The disease didn’t affect Jim Hilliard’s sense of perspective.
“It was a difficult time, and for him to accomplish what he accomplished, he needed to be fairly focused, obviously,” Jim Hilliard said. “I didn’t want my situation to detract from that.
“My situation is a gradual situation we’re dealing with. ... There wasn’t anything that was going to happen the next day. The main thing was let Sam focus on Sam, and not try to burden him with everything that we were dealing with.”
The Hilliards keep moving forward.
In November, more than 235 people celebrated Jim Hilliard and raised funds for ALS TDI at Whiskey Ranch in Fort Worth. Baylor Orthopedic Spine Hospital and Mary and Dick Lowe helped fund the event, which served as a retirement party and 65th birthday party -- occasions put on hold by the diagnosis.
Also, the Hilliards are participating in the I AM ALS takeover of Times Square in New York on Dec. 17. The basis is the belief that if a cure is found for ALS, critical breakthroughs could be unlocked for Alzheimer’s, Parkinson’s, Multiple Sclerosis and other diseases. Messages such as the one displayed by Jim and Tamara Hilliard in recent tweets from @TeamHilliard will be displayed on nearly a dozen screens, and photos will be taken in Times Square that morning.

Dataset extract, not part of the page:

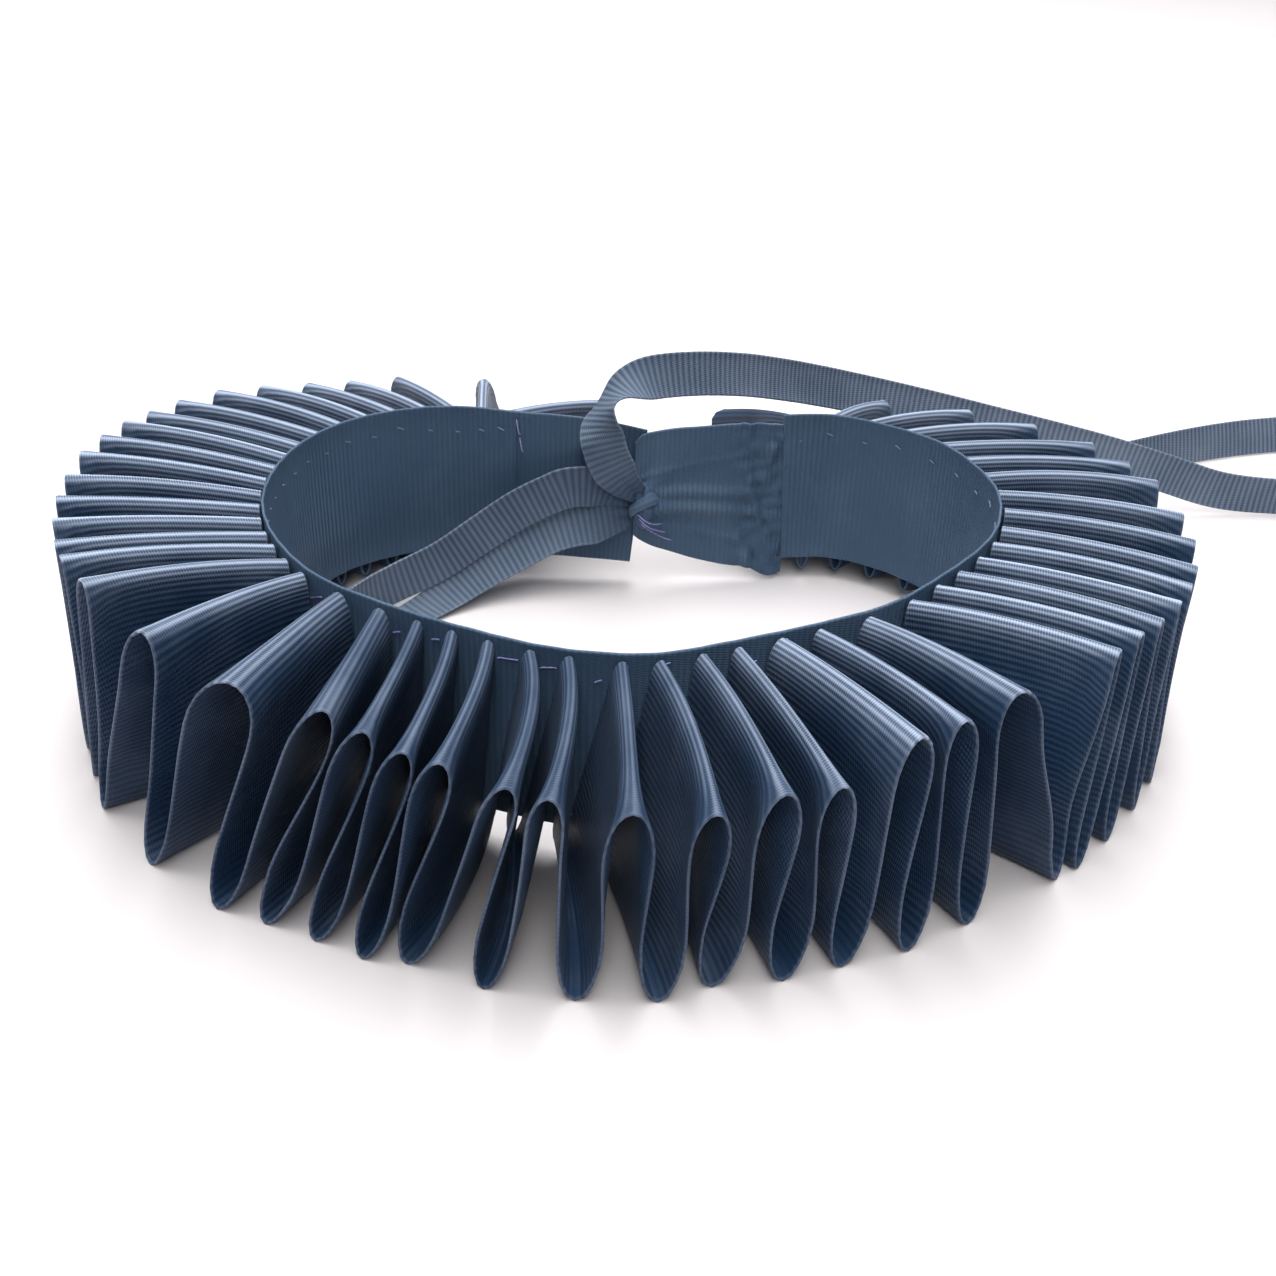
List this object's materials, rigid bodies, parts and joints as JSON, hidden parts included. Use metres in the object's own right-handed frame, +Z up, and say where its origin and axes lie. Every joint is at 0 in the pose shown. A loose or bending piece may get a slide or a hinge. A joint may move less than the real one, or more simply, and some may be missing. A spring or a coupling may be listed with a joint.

Additionally, the Piscotty and Hilliard families are talking about ways to assist the Crawford Family Invitational Golf Tournament in Phoenix on Feb. 22, with net proceeds benefitting ALS CURE, a non-profit special fund of the Silicon Valley Community Foundation established by Stephen Piscotty. The event is put on by Giants shortstop Brandon Crawford and Piscotty.
Hilliard will return next season hoping to earn his first Major League Opening Day roster spot. Even as his father’s disease advances, he will keep an attitude fostered by his parents.
“My mom always says we’re not [letting] it kill our joy,” Hilliard said. “My dad, like I’ve said a bunch, is the same guy. He’s not going to let it change who he is as a person.
“He didn’t say that. But he just showed me that through life and the way he’s living. I never had a thought that it was going to change him and he was going to be a different guy.”